• _Source material_
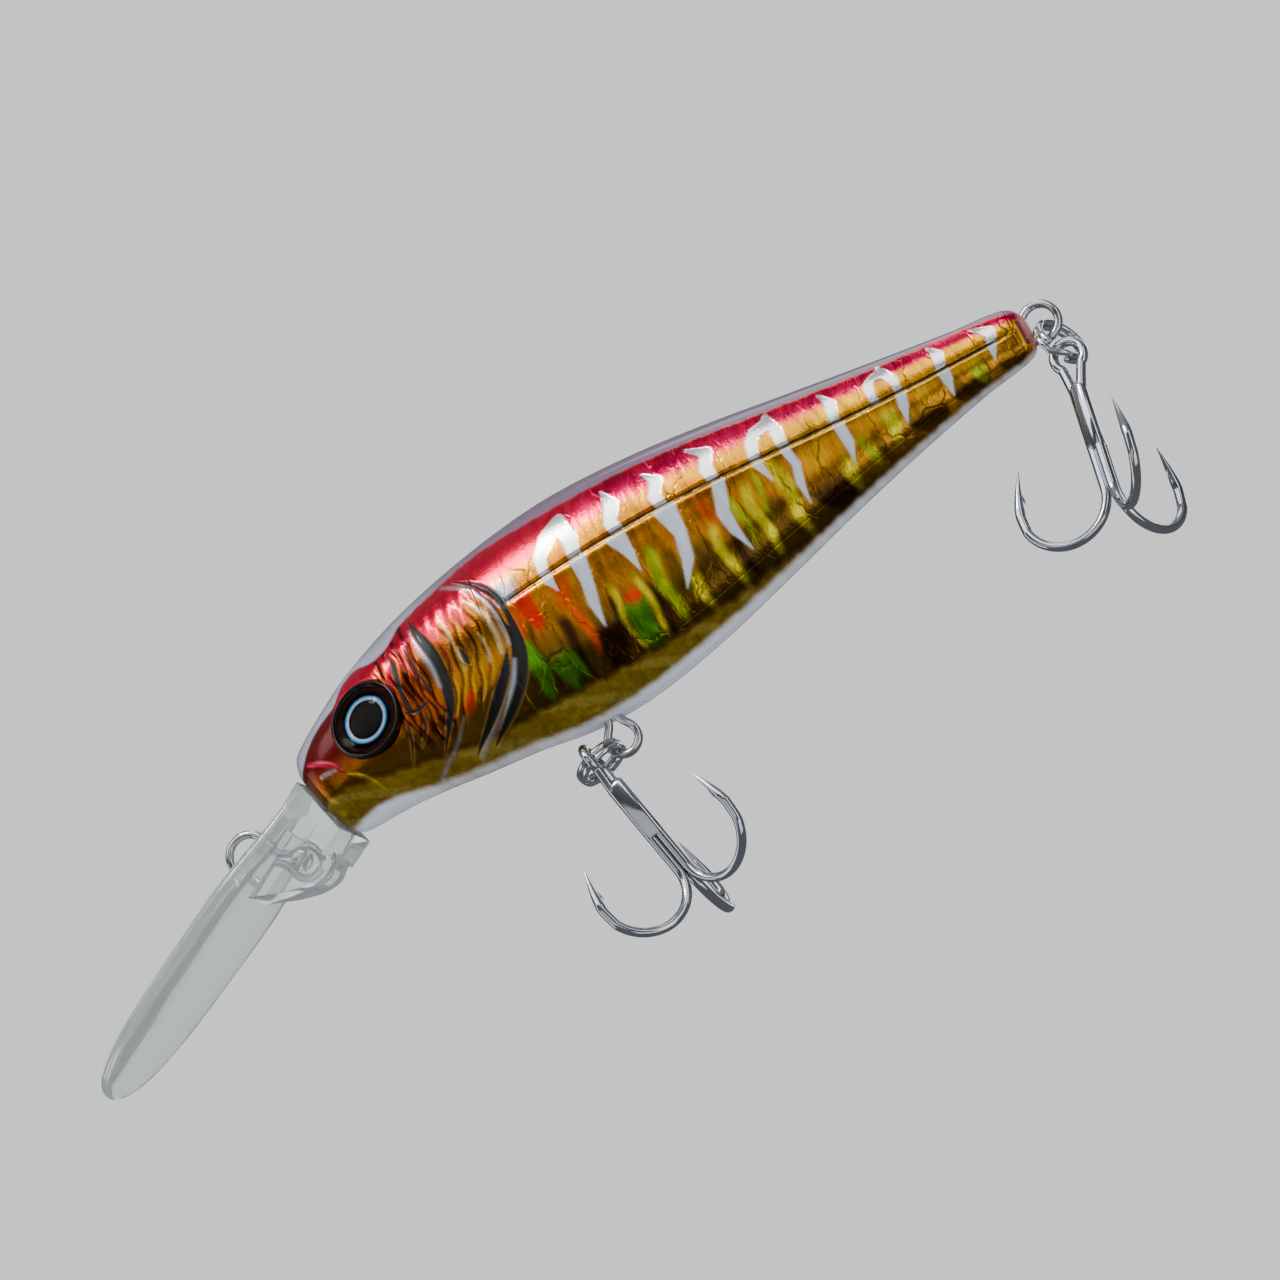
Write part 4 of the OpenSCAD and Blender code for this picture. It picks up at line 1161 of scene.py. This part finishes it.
NECK_TOP, NECK_LOW = -1.25, -7.3
neck = side_block([(face_x(NECK_TOP), NECK_TOP), (face_x(NECK_LOW), NECK_LOW), (-.5, -8.6),
                   (-3, blade_z(-3) + .6), (-1.6, blade_z(-1.6) + 1)], NECK_W)
keel_line = [(-.4, -8.95), (-1.4, -9.8), (-2.6, -9.95), (-3.8, -9.85), (-6, -9.2), (-7.4, -8.6),
             (-8.6, -8.05), (-10.2, blade_z(-10.2) - .1), (-4, blade_z(-4) - .1),
             (0, blade_z(0) - .1), (face_x(NECK_LOW) - .3, NECK_LOW + .2)]
keel = side_block(side_curve(keel_line, 2), KEEL_W)
TONGUE = (4.6, 3.6, 2.6)
tongue_x, tongue_z = face_x(-4.4), -4.4
tongue = side_block([(tongue_x - 1, tongue_z - TONGUE[2] / 2),
                     (tongue_x + TONGUE[0], tongue_z - TONGUE[2] / 2),
                     (tongue_x + TONGUE[0], tongue_z + TONGUE[2] / 2),
                     (tongue_x - 1, tongue_z + TONGUE[2] / 2)], TONGUE[1])
PIN_AT, PIN_R, PIN_FLOOR = (-2.84, -7.48), 0.95, 1.1
pin_verts, pin_faces = lathe([(0, PIN_FLOOR), (PIN_R, PIN_FLOOR), (PIN_R * 1.04, 6), (0, 6)], 48)
pin_marks = [moved(pin_verts, shift(PIN_AT[0], 0, PIN_AT[1]) @ spin("x", turn))
             for turn in (90, -90)]
trim = side_block([(face_x(8), 8), (20, 8), (20, -14), (face_x(-14), -14)], 20)


def combine(base, *steps):
    """base with other solids added or cut away, as one mesh."""
    for how, tool in steps:
        change = base.modifiers.new(how, "BOOLEAN")
        change.operation = how
        change.solver = "EXACT"
        change.object = tool
    bpy.context.view_layer.update()
    result = bpy.data.meshes.new_from_object(base.evaluated_get(
        bpy.context.evaluated_depsgraph_get()))
    for piece in [base] + [tool for _, tool in steps]:
        bpy.data.objects.remove(piece)
    return result


lip_mesh = combine(solid(blade(), "blade"), ("DIFFERENCE", solid(trim, "trim")),
                   ("UNION", solid(neck, "neck")), ("UNION", solid(keel, "keel")),
                   ("UNION", solid(tongue, "tongue")),
                   *(("DIFFERENCE", solid((mark, pin_faces), "pin_mark")) for mark in pin_marks))
bm = bmesh.new()
bm.from_mesh(lip_mesh)
bmesh.ops.remove_doubles(bm, verts=bm.verts[:], dist=0.00001)
bmesh.ops.dissolve_limit(bm, angle_limit=math.radians(1), verts=bm.verts[:], edges=bm.edges[:])
bm.to_mesh(lip_mesh)
bm.free()
lip_mesh.materials.clear()
lip_mesh.materials.append(lip_clear)
lip_mesh.shade_smooth()
lip = linked("clear_diving_lip", lip_mesh)
soft_edges(lip, 0.22, 32, 3)
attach(lip, "lure_body")
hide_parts("diving_lip")


# ---- parts sealed inside keep their CAD shape -----------------------------------------
for name, mat in (("belly_weight", ballast_metal), ("magnet", magnet_metal),
                  ("front_transfer_ball", ball_metal), ("middle_transfer_ball", ball_metal),
                  ("rear_transfer_ball", ball_metal)):
    for place in nodes[name].material_slots:
        place.material = mat


# ---- floor, light and background ------------------------------------------------------
FLOOR_Z, FLOOR_SIZE = -0.28, 6.0
floor_mesh = bpy.data.meshes.new("floor")
corner = FLOOR_SIZE / 2
floor_mesh.from_pydata([(-corner, -corner, FLOOR_Z), (corner, -corner, FLOOR_Z),
                        (corner, corner, FLOOR_Z), (-corner, corner, FLOOR_Z)], [], [(0, 1, 2, 3)])
floor = linked("floor", floor_mesh)
floor_shader = Shader("pale_floor")
floor_mesh.materials.append(floor_shader.set(
    Base_Color=floor_shader.mix(floor_shader.noise(9, 2), rgb(.88, .88, .89), rgb(.90, .90, .91)),
    Roughness=0.7))
floor.visible_glossy = False


def soft_light(name, at, aim_at, size, watts):
    data = bpy.data.lights.new(name, "AREA")
    data.shape = "RECTANGLE"
    data.size, data.size_y = size
    data.energy = watts
    light = linked(name, data)
    light.location = at
    light.rotation_mode = "QUATERNION"
    light.rotation_quaternion = (Vector(aim_at) - Vector(at)).to_track_quat("-Z", "Y")
    return light


middle = Vector(((40 - TIE[0]) * MM, 0, -TIE[2] * MM))
# Each lamp's place from the lure's middle, its width and height, and its watts.
for name, away, size, watts in (
        ("overhead", (-0.12, -0.42, 0.40), (0.80, 0.25), 1.5),
        ("window", (-0.12, -0.32, 0.385), (0.10, 0.08), 0.7),
        ("top", (0.1, 0.05, 0.6), (0.5, 0.2), 0.6),
        ("front", (-0.20, -0.70, 0.06), (0.9, 0.30), 0.45),
        ("back", (0.3, 0.7, 0.35), (0.6, 0.5), 1.3),
        ("strip_right", (0.50, -0.42, 0.05), (0.20, 0.6), 0.6),
        ("strip_left", (-0.60, -0.16, 0.0), (0.20, 0.5), 0.5),
        ("low", (0.25, -0.35, -0.24), (0.5, 0.2), 0.35)):
    soft_light(name, middle + Vector(away), middle, size, watts)

# Reflections see a dark band above a dim floor; all other rays see an even pale sky.
world = bpy.data.worlds.new("studio")
bpy.context.scene.world = world
world.use_nodes = True
tree = world.node_tree
background = tree.nodes["Background"]
rays = tree.nodes.new("ShaderNodeLightPath")
coords = tree.nodes.new("ShaderNodeTexCoord")
split = tree.nodes.new("ShaderNodeSeparateXYZ")
tree.links.new(coords.outputs["Generated"], split.inputs[0])
ramp = tree.nodes.new("ShaderNodeValToRGB")
tree.links.new(split.outputs["Z"], ramp.inputs[0])
ramp.color_ramp.elements[0].position = 0.0
ramp.color_ramp.elements[0].color = (0.14, 0.142, 0.148, 1)
ramp.color_ramp.elements[1].position = 1.0
ramp.color_ramp.elements[1].color = (0.42, 0.43, 0.44, 1)
stop = ramp.color_ramp.elements.new(0.35)
stop.color = (0.07, 0.07, 0.072, 1)
lit_rays = tree.nodes.new("ShaderNodeMath")
lit_rays.operation = "MINIMUM"
lit_rays.inputs[1].default_value = 1.0
tree.links.new(rays.outputs["Glossy Depth"], lit_rays.inputs[0])
choose = tree.nodes.new("ShaderNodeMix")
choose.data_type = "RGBA"
tree.links.new(lit_rays.outputs[0], choose.inputs[0])
choose.inputs[6].default_value = (0.95, 0.96, 0.98, 1)
tree.links.new(ramp.outputs[0], choose.inputs[7])
tree.links.new(choose.outputs[2], background.inputs["Color"])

• _Exercise objective_
From the data above, extract every line in its exact form.

• _In response_
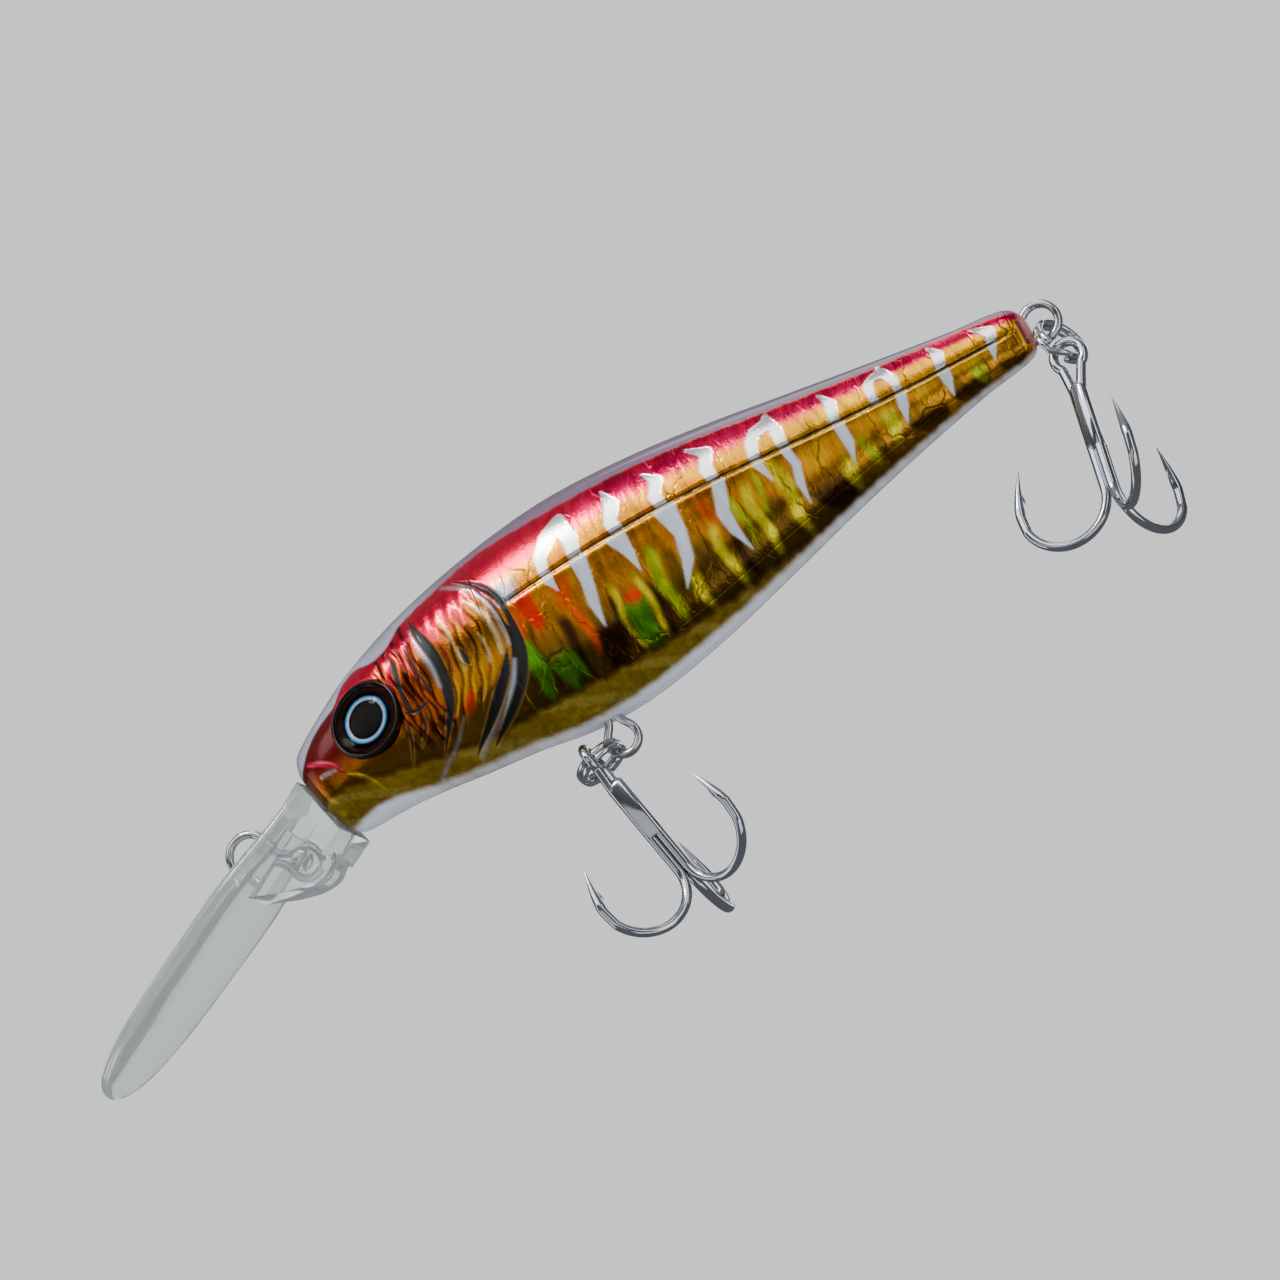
Write part 4 of the OpenSCAD and Blender code for this picture. It picks up at line 1161 of scene.py. This part finishes it.
NECK_TOP, NECK_LOW = -1.25, -7.3
neck = side_block([(face_x(NECK_TOP), NECK_TOP), (face_x(NECK_LOW), NECK_LOW), (-.5, -8.6),
                   (-3, blade_z(-3) + .6), (-1.6, blade_z(-1.6) + 1)], NECK_W)
keel_line = [(-.4, -8.95), (-1.4, -9.8), (-2.6, -9.95), (-3.8, -9.85), (-6, -9.2), (-7.4, -8.6),
             (-8.6, -8.05), (-10.2, blade_z(-10.2) - .1), (-4, blade_z(-4) - .1),
             (0, blade_z(0) - .1), (face_x(NECK_LOW) - .3, NECK_LOW + .2)]
keel = side_block(side_curve(keel_line, 2), KEEL_W)
TONGUE = (4.6, 3.6, 2.6)
tongue_x, tongue_z = face_x(-4.4), -4.4
tongue = side_block([(tongue_x - 1, tongue_z - TONGUE[2] / 2),
                     (tongue_x + TONGUE[0], tongue_z - TONGUE[2] / 2),
                     (tongue_x + TONGUE[0], tongue_z + TONGUE[2] / 2),
                     (tongue_x - 1, tongue_z + TONGUE[2] / 2)], TONGUE[1])
PIN_AT, PIN_R, PIN_FLOOR = (-2.84, -7.48), 0.95, 1.1
pin_verts, pin_faces = lathe([(0, PIN_FLOOR), (PIN_R, PIN_FLOOR), (PIN_R * 1.04, 6), (0, 6)], 48)
pin_marks = [moved(pin_verts, shift(PIN_AT[0], 0, PIN_AT[1]) @ spin("x", turn))
             for turn in (90, -90)]
trim = side_block([(face_x(8), 8), (20, 8), (20, -14), (face_x(-14), -14)], 20)


def combine(base, *steps):
    """base with other solids added or cut away, as one mesh."""
    for how, tool in steps:
        change = base.modifiers.new(how, "BOOLEAN")
        change.operation = how
        change.solver = "EXACT"
        change.object = tool
    bpy.context.view_layer.update()
    result = bpy.data.meshes.new_from_object(base.evaluated_get(
        bpy.context.evaluated_depsgraph_get()))
    for piece in [base] + [tool for _, tool in steps]:
        bpy.data.objects.remove(piece)
    return result


lip_mesh = combine(solid(blade(), "blade"), ("DIFFERENCE", solid(trim, "trim")),
                   ("UNION", solid(neck, "neck")), ("UNION", solid(keel, "keel")),
                   ("UNION", solid(tongue, "tongue")),
                   *(("DIFFERENCE", solid((mark, pin_faces), "pin_mark")) for mark in pin_marks))
bm = bmesh.new()
bm.from_mesh(lip_mesh)
bmesh.ops.remove_doubles(bm, verts=bm.verts[:], dist=0.00001)
bmesh.ops.dissolve_limit(bm, angle_limit=math.radians(1), verts=bm.verts[:], edges=bm.edges[:])
bm.to_mesh(lip_mesh)
bm.free()
lip_mesh.materials.clear()
lip_mesh.materials.append(lip_clear)
lip_mesh.shade_smooth()
lip = linked("clear_diving_lip", lip_mesh)
soft_edges(lip, 0.22, 32, 3)
attach(lip, "lure_body")
hide_parts("diving_lip")


# ---- parts sealed inside keep their CAD shape -----------------------------------------
for name, mat in (("belly_weight", ballast_metal), ("magnet", magnet_metal),
                  ("front_transfer_ball", ball_metal), ("middle_transfer_ball", ball_metal),
                  ("rear_transfer_ball", ball_metal)):
    for place in nodes[name].material_slots:
        place.material = mat


# ---- floor, light and background ------------------------------------------------------
FLOOR_Z, FLOOR_SIZE = -0.28, 6.0
floor_mesh = bpy.data.meshes.new("floor")
corner = FLOOR_SIZE / 2
floor_mesh.from_pydata([(-corner, -corner, FLOOR_Z), (corner, -corner, FLOOR_Z),
                        (corner, corner, FLOOR_Z), (-corner, corner, FLOOR_Z)], [], [(0, 1, 2, 3)])
floor = linked("floor", floor_mesh)
floor_shader = Shader("pale_floor")
floor_mesh.materials.append(floor_shader.set(
    Base_Color=floor_shader.mix(floor_shader.noise(9, 2), rgb(.88, .88, .89), rgb(.90, .90, .91)),
    Roughness=0.7))
floor.visible_glossy = False


def soft_light(name, at, aim_at, size, watts):
    data = bpy.data.lights.new(name, "AREA")
    data.shape = "RECTANGLE"
    data.size, data.size_y = size
    data.energy = watts
    light = linked(name, data)
    light.location = at
    light.rotation_mode = "QUATERNION"
    light.rotation_quaternion = (Vector(aim_at) - Vector(at)).to_track_quat("-Z", "Y")
    return light


middle = Vector(((40 - TIE[0]) * MM, 0, -TIE[2] * MM))
# Each lamp's place from the lure's middle, its width and height, and its watts.
for name, away, size, watts in (
        ("overhead", (-0.12, -0.42, 0.40), (0.80, 0.25), 1.5),
        ("window", (-0.12, -0.32, 0.385), (0.10, 0.08), 0.7),
        ("top", (0.1, 0.05, 0.6), (0.5, 0.2), 0.6),
        ("front", (-0.20, -0.70, 0.06), (0.9, 0.30), 0.45),
        ("back", (0.3, 0.7, 0.35), (0.6, 0.5), 1.3),
        ("strip_right", (0.50, -0.42, 0.05), (0.20, 0.6), 0.6),
        ("strip_left", (-0.60, -0.16, 0.0), (0.20, 0.5), 0.5),
        ("low", (0.25, -0.35, -0.24), (0.5, 0.2), 0.35)):
    soft_light(name, middle + Vector(away), middle, size, watts)

# Reflections see a dark band above a dim floor; all other rays see an even pale sky.
world = bpy.data.worlds.new("studio")
bpy.context.scene.world = world
world.use_nodes = True
tree = world.node_tree
background = tree.nodes["Background"]
rays = tree.nodes.new("ShaderNodeLightPath")
coords = tree.nodes.new("ShaderNodeTexCoord")
split = tree.nodes.new("ShaderNodeSeparateXYZ")
tree.links.new(coords.outputs["Generated"], split.inputs[0])
ramp = tree.nodes.new("ShaderNodeValToRGB")
tree.links.new(split.outputs["Z"], ramp.inputs[0])
ramp.color_ramp.elements[0].position = 0.0
ramp.color_ramp.elements[0].color = (0.14, 0.142, 0.148, 1)
ramp.color_ramp.elements[1].position = 1.0
ramp.color_ramp.elements[1].color = (0.42, 0.43, 0.44, 1)
stop = ramp.color_ramp.elements.new(0.35)
stop.color = (0.07, 0.07, 0.072, 1)
lit_rays = tree.nodes.new("ShaderNodeMath")
lit_rays.operation = "MINIMUM"
lit_rays.inputs[1].default_value = 1.0
tree.links.new(rays.outputs["Glossy Depth"], lit_rays.inputs[0])
choose = tree.nodes.new("ShaderNodeMix")
choose.data_type = "RGBA"
tree.links.new(lit_rays.outputs[0], choose.inputs[0])
choose.inputs[6].default_value = (0.95, 0.96, 0.98, 1)
tree.links.new(ramp.outputs[0], choose.inputs[7])
tree.links.new(choose.outputs[2], background.inputs["Color"])